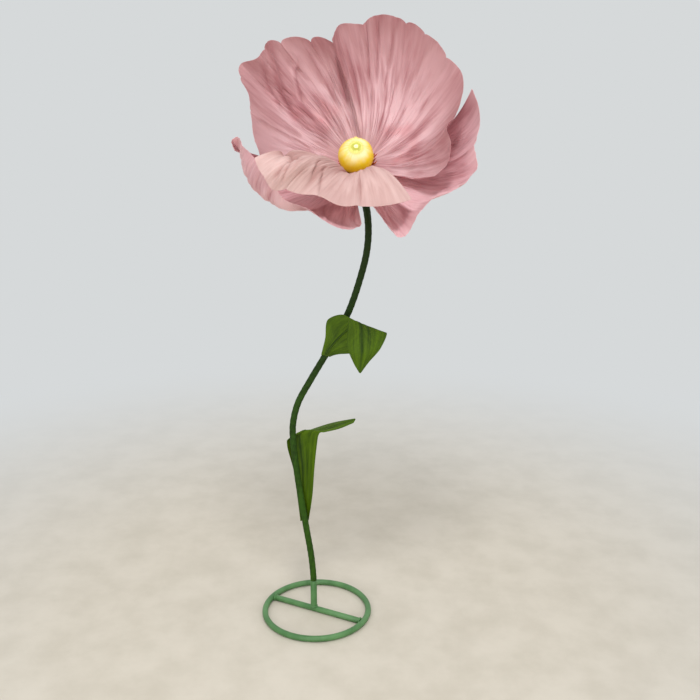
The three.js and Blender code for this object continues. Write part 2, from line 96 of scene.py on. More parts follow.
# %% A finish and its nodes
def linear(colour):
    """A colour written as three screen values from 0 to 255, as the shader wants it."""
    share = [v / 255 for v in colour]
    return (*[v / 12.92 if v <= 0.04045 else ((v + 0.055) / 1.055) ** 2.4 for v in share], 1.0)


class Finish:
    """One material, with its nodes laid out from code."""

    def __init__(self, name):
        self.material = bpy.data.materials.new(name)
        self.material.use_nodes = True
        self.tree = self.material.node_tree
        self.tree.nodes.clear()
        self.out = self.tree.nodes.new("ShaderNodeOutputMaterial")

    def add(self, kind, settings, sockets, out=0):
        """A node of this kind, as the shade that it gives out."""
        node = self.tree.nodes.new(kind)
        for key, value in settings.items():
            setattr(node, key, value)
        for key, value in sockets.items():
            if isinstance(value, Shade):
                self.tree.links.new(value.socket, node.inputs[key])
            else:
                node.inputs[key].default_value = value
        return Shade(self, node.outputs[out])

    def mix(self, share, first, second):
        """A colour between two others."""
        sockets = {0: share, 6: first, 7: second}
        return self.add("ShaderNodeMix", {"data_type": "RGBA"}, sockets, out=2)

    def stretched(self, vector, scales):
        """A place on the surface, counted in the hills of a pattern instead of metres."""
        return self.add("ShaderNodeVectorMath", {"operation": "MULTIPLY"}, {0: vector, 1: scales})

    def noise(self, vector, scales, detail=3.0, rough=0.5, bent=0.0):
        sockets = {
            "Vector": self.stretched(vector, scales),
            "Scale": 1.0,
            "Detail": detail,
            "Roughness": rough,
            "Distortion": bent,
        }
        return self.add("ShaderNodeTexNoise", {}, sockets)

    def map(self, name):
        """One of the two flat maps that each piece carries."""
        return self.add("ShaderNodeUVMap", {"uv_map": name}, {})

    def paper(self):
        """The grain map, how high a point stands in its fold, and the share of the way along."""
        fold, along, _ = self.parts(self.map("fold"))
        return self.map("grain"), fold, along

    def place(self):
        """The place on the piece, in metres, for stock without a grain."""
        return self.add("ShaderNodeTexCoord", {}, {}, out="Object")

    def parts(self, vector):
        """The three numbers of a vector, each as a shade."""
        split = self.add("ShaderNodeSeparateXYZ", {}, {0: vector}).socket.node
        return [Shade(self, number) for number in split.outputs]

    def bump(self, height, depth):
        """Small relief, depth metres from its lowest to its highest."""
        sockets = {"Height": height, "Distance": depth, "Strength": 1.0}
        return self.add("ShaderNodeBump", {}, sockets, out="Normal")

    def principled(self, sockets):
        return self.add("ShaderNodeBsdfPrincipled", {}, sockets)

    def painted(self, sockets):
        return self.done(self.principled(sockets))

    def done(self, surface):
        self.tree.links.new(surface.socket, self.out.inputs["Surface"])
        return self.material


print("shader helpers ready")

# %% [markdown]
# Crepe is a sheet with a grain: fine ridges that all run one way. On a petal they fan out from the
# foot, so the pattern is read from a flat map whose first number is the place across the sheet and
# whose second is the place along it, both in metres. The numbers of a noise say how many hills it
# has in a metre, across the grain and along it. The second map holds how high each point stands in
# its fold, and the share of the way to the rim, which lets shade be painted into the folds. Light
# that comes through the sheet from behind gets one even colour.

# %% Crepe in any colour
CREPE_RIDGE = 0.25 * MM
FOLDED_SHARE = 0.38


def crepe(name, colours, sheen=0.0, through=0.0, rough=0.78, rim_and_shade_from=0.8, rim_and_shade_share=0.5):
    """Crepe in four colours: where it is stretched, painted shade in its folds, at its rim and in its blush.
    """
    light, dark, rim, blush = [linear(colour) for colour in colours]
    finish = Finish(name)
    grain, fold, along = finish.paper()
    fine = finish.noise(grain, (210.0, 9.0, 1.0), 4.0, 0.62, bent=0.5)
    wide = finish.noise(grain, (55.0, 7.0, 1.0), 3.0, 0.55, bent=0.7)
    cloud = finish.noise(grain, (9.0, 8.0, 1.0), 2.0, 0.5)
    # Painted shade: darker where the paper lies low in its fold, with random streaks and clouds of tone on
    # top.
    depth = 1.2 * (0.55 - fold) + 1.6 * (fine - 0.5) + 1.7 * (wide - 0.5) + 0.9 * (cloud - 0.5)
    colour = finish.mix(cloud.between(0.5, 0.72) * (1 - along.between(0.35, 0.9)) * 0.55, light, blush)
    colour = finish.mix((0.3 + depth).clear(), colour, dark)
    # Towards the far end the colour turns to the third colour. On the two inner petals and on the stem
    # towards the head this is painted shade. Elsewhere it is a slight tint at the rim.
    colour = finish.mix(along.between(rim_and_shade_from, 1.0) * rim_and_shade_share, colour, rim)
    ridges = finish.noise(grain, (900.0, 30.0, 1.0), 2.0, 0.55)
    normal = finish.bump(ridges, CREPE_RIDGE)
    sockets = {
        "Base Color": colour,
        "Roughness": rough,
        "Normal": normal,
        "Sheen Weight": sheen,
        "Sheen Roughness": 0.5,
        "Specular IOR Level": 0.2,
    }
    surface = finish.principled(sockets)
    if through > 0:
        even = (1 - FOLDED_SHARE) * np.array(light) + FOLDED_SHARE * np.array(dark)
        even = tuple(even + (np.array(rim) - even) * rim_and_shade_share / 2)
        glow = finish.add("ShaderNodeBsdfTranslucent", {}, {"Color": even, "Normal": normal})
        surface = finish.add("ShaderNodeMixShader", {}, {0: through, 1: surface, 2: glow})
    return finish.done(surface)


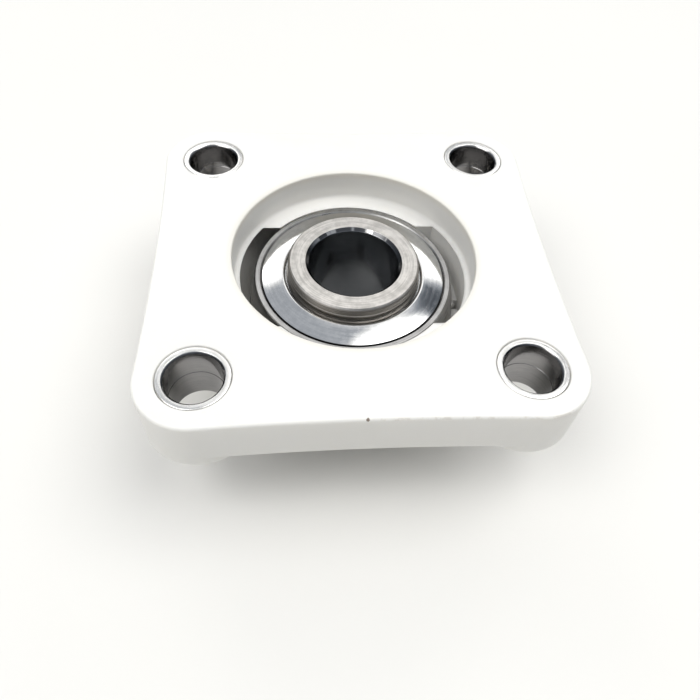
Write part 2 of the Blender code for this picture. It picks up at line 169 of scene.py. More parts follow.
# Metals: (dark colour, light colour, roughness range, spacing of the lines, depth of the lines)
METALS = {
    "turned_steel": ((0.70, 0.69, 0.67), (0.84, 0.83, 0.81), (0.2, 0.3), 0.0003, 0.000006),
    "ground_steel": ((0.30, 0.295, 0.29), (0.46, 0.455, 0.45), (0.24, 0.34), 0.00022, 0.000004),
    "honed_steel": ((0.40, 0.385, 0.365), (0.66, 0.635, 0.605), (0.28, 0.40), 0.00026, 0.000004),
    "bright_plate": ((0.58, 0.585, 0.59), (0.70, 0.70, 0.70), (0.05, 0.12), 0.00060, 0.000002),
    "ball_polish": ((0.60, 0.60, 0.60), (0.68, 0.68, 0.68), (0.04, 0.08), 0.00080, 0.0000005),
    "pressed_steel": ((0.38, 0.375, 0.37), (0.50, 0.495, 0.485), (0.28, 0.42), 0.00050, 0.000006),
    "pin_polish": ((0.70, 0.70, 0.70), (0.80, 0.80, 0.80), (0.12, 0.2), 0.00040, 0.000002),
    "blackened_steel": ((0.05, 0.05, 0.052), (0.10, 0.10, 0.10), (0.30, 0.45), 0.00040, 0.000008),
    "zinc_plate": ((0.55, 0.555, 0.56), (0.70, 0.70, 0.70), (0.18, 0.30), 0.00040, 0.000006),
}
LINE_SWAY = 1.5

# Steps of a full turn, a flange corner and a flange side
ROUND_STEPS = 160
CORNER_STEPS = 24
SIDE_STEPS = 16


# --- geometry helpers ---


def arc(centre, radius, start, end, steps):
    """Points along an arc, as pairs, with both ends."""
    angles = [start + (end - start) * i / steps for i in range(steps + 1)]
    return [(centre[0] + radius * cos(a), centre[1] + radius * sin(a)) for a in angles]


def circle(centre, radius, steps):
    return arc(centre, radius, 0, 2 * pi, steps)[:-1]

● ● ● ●

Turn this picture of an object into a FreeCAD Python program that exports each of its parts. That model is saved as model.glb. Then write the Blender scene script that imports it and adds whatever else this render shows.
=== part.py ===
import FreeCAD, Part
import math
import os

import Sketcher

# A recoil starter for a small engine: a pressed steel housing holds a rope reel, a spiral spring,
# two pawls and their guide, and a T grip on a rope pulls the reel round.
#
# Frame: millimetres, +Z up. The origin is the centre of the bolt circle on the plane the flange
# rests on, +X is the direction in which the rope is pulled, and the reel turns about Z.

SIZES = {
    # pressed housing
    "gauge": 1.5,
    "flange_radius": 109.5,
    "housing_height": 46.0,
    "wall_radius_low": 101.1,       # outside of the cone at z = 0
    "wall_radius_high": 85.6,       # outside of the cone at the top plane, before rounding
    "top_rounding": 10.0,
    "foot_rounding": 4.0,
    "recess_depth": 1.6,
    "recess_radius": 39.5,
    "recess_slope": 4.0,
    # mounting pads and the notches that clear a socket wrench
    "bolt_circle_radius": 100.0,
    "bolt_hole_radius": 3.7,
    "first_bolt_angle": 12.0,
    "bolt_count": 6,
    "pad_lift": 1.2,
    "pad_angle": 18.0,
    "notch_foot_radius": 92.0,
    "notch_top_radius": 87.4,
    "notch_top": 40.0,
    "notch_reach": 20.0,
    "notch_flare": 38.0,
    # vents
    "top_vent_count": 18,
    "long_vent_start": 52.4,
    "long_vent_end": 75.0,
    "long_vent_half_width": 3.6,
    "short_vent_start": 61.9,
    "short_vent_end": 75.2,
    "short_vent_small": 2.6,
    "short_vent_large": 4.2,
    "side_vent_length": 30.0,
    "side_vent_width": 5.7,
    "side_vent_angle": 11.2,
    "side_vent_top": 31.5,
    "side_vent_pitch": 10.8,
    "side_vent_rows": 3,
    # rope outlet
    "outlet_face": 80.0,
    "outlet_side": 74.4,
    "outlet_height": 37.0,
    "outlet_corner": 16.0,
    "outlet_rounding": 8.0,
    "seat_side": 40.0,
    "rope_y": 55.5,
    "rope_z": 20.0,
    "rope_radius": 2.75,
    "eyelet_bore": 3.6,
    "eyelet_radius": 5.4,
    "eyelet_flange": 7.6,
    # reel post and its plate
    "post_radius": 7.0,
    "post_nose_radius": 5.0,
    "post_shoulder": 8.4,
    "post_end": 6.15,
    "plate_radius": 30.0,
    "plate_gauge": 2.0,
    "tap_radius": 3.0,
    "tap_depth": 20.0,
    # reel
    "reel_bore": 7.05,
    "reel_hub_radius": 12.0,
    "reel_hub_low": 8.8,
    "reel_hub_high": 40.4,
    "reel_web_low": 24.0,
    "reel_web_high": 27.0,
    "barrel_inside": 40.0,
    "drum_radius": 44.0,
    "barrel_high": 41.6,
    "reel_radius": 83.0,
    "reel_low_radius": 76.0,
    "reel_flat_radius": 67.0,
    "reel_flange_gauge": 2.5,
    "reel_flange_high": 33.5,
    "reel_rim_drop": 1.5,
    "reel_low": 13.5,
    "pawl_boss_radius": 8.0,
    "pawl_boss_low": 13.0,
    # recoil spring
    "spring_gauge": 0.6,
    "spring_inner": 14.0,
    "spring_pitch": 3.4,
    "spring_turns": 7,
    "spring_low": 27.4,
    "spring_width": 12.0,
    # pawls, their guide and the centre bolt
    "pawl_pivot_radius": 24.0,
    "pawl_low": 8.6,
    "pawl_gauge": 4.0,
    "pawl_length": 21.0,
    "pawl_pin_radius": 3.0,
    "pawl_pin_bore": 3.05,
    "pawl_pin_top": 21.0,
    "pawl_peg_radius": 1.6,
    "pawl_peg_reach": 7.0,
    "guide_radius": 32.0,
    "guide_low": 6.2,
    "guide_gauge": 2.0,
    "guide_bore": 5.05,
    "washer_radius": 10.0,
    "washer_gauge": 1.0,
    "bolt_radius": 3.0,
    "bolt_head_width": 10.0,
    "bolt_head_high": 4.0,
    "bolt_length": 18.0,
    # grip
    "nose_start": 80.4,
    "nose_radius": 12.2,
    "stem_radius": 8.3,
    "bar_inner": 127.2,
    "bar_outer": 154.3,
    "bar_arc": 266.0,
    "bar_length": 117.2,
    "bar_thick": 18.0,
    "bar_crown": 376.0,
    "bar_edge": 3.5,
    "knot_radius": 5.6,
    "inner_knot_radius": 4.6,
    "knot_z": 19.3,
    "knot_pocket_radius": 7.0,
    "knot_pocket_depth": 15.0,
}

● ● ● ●

Goal:
Repeat exactly the lines running from the one with "The three.js and" through the one with "material, with its", both included.

Expected answer:
The three.js and Blender code for this object continues. Write part 2, from line 96 of scene.py on. More parts follow.
# %% A finish and its nodes
def linear(colour):
    """A colour written as three screen values from 0 to 255, as the shader wants it."""
    share = [v / 255 for v in colour]
    return (*[v / 12.92 if v <= 0.04045 else ((v + 0.055) / 1.055) ** 2.4 for v in share], 1.0)


class Finish:
    """One material, with its nodes laid out from code."""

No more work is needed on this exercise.